What is needed
Give, as a bare number, the count of lines that contain the word "picture".

Stored data
============

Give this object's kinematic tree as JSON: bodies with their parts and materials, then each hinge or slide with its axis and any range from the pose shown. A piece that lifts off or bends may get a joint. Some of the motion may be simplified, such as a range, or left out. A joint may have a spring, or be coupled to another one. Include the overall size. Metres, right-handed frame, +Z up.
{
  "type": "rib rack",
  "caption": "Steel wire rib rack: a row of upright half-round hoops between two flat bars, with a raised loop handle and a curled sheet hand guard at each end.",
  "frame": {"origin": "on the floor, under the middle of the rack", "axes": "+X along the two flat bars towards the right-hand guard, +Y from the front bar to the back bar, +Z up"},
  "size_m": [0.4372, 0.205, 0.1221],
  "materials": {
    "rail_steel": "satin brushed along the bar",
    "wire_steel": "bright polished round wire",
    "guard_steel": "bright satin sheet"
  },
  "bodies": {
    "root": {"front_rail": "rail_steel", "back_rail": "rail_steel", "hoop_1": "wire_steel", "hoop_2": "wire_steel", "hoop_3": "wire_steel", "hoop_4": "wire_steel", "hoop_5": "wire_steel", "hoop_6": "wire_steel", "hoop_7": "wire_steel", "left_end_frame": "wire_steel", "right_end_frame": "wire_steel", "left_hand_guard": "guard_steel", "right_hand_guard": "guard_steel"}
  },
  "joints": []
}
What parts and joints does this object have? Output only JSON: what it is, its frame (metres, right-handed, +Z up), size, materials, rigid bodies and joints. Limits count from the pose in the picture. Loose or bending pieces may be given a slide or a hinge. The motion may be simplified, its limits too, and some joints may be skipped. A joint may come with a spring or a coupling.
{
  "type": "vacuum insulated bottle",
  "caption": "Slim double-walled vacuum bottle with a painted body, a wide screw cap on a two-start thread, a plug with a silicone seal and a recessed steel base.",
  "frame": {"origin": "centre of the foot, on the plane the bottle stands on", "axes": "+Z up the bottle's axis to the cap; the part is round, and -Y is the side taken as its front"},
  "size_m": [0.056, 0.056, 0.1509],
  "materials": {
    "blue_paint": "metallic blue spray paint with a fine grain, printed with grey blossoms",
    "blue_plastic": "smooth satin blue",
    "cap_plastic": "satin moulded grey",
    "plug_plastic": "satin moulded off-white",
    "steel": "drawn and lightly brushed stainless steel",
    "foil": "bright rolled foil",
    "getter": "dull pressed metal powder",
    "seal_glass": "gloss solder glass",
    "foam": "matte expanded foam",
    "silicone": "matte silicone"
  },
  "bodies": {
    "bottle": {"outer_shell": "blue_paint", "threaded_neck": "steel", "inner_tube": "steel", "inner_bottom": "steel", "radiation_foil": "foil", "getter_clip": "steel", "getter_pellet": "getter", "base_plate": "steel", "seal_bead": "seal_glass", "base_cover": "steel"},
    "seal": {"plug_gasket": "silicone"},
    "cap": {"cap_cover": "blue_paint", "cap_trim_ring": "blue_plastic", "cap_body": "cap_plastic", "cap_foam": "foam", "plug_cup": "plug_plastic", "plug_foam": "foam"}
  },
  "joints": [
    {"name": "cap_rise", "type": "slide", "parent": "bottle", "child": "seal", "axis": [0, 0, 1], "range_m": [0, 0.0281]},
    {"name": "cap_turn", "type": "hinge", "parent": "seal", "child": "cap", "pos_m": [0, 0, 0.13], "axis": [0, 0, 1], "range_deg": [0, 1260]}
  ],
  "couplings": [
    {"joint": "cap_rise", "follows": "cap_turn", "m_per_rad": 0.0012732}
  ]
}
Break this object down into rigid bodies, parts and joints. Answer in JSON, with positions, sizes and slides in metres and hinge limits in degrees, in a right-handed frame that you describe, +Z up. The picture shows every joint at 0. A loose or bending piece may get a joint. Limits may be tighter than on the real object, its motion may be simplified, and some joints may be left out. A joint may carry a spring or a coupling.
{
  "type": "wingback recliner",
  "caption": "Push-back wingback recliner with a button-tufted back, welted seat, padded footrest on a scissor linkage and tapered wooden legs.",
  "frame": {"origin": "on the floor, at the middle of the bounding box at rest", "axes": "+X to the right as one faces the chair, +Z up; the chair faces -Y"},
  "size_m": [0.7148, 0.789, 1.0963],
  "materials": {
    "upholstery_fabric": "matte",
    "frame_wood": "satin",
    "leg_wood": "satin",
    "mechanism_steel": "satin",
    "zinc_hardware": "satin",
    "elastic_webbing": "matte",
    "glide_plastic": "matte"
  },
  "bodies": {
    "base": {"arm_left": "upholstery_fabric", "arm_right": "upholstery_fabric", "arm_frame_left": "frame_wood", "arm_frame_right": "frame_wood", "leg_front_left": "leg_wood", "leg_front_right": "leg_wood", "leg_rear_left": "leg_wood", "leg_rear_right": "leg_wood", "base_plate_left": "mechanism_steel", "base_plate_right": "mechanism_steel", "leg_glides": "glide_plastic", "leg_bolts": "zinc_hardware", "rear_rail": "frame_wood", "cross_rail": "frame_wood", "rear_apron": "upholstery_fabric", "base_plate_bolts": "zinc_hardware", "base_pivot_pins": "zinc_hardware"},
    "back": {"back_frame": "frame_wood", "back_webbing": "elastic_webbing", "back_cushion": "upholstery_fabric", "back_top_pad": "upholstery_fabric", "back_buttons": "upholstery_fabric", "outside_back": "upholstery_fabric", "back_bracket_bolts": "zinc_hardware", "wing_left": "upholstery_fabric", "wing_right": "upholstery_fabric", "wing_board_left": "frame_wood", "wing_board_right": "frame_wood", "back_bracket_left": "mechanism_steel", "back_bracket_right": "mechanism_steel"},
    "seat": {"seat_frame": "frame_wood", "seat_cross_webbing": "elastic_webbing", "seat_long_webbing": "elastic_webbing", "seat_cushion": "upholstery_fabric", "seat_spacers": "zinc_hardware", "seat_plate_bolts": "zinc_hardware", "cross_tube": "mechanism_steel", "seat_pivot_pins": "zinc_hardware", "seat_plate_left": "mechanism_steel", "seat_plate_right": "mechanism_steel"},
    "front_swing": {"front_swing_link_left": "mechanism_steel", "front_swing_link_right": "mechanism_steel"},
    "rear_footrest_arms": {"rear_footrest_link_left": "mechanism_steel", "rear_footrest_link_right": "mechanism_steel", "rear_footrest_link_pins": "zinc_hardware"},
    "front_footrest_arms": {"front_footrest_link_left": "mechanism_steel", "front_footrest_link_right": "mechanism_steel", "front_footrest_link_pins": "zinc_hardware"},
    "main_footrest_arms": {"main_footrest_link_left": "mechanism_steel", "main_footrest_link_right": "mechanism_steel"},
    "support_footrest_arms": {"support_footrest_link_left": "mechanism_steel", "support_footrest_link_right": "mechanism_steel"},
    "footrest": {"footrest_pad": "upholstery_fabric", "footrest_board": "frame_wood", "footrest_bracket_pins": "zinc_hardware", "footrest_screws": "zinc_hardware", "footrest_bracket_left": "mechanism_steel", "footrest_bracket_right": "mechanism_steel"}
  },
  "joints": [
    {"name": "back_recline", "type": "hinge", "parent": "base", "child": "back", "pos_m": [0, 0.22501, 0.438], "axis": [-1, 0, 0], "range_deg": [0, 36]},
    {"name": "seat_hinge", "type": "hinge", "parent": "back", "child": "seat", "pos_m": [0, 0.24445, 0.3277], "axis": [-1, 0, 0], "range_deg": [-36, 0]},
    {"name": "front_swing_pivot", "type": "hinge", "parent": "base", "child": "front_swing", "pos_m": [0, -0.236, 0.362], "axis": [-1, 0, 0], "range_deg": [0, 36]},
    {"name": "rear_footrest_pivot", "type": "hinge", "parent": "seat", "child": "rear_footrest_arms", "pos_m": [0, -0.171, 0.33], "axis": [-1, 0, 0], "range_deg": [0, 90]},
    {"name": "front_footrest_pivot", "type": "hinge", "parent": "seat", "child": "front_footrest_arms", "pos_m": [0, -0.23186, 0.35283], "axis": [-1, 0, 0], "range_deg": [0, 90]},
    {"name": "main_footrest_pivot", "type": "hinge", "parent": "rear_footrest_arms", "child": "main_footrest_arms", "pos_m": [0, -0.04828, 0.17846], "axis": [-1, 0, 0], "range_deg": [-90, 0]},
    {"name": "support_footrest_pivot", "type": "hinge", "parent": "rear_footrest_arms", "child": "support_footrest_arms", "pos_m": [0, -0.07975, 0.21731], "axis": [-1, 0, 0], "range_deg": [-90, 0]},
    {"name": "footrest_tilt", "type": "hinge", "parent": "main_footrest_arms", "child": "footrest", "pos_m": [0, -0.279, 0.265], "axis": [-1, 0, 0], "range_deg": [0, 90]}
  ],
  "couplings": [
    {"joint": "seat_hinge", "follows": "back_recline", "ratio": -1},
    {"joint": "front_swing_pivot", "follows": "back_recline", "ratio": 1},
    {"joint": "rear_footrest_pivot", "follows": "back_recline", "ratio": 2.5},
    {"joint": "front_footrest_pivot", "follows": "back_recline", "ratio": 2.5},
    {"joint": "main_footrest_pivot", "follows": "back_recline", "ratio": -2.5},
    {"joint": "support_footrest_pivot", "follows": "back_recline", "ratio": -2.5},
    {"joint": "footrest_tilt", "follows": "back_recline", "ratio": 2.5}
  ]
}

============

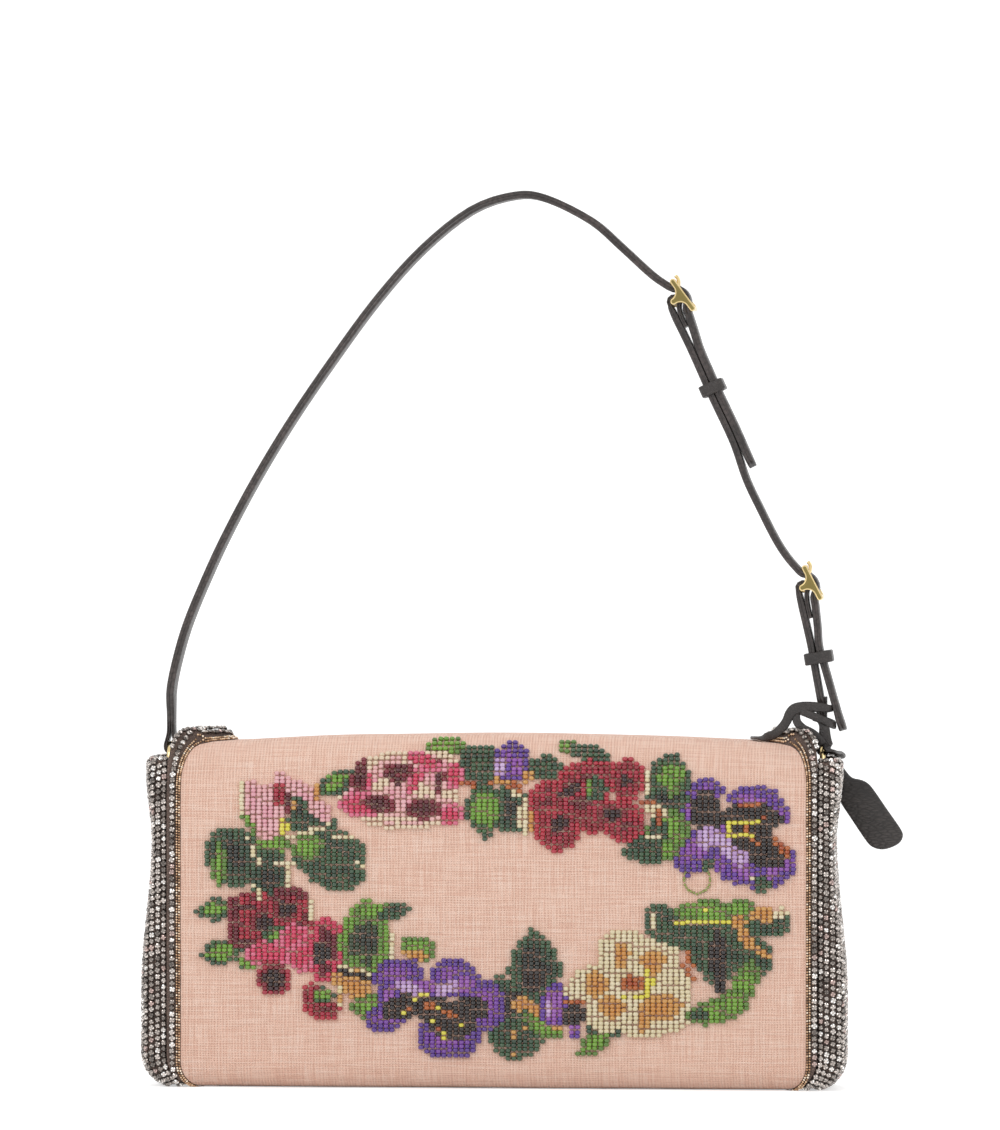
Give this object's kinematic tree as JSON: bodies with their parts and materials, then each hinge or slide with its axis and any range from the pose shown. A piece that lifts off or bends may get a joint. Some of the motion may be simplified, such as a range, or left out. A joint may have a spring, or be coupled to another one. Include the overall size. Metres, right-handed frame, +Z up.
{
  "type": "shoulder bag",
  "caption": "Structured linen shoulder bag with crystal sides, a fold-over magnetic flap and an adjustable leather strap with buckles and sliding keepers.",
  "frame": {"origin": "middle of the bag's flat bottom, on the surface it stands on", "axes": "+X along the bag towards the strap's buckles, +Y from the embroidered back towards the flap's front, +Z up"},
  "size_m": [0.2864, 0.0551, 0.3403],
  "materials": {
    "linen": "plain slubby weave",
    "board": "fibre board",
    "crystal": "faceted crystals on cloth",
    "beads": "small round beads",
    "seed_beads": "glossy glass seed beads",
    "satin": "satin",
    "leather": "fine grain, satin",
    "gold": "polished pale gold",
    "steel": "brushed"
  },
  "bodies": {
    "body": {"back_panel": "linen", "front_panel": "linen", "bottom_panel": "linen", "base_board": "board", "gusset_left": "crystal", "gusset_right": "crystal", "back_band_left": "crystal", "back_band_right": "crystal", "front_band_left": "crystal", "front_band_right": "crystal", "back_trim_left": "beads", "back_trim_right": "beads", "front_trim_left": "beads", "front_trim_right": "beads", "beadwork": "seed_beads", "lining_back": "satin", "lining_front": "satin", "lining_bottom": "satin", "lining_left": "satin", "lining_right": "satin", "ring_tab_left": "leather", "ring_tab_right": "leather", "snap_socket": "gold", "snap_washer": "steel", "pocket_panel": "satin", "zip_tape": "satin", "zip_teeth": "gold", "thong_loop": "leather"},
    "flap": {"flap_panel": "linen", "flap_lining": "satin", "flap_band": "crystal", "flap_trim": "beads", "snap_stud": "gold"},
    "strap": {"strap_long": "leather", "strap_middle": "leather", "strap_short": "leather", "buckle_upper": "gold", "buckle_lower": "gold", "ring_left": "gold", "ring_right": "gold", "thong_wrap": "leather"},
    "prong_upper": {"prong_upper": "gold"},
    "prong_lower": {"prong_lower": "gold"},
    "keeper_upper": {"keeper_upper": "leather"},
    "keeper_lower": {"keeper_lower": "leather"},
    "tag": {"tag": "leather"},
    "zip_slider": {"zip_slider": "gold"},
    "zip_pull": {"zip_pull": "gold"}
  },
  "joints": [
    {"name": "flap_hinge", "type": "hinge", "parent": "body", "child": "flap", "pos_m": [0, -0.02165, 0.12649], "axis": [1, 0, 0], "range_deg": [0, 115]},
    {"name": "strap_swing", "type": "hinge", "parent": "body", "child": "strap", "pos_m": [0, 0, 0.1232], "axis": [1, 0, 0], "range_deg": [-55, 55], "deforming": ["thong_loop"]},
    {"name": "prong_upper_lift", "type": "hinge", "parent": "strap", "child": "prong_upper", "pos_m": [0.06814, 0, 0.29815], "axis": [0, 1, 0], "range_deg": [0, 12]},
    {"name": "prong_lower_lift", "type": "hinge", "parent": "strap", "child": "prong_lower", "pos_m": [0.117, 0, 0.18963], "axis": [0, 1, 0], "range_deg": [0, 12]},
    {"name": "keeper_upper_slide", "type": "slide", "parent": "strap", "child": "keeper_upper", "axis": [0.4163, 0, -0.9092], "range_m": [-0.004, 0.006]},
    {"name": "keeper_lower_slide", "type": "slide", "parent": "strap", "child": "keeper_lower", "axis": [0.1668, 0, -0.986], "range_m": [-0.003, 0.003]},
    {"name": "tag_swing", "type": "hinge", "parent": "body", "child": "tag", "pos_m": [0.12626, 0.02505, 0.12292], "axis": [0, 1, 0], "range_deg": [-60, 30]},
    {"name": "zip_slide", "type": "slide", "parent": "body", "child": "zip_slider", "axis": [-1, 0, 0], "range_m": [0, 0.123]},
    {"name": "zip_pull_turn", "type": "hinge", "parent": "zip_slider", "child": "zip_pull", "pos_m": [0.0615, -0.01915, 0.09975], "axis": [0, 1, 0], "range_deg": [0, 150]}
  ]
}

============

Task output
2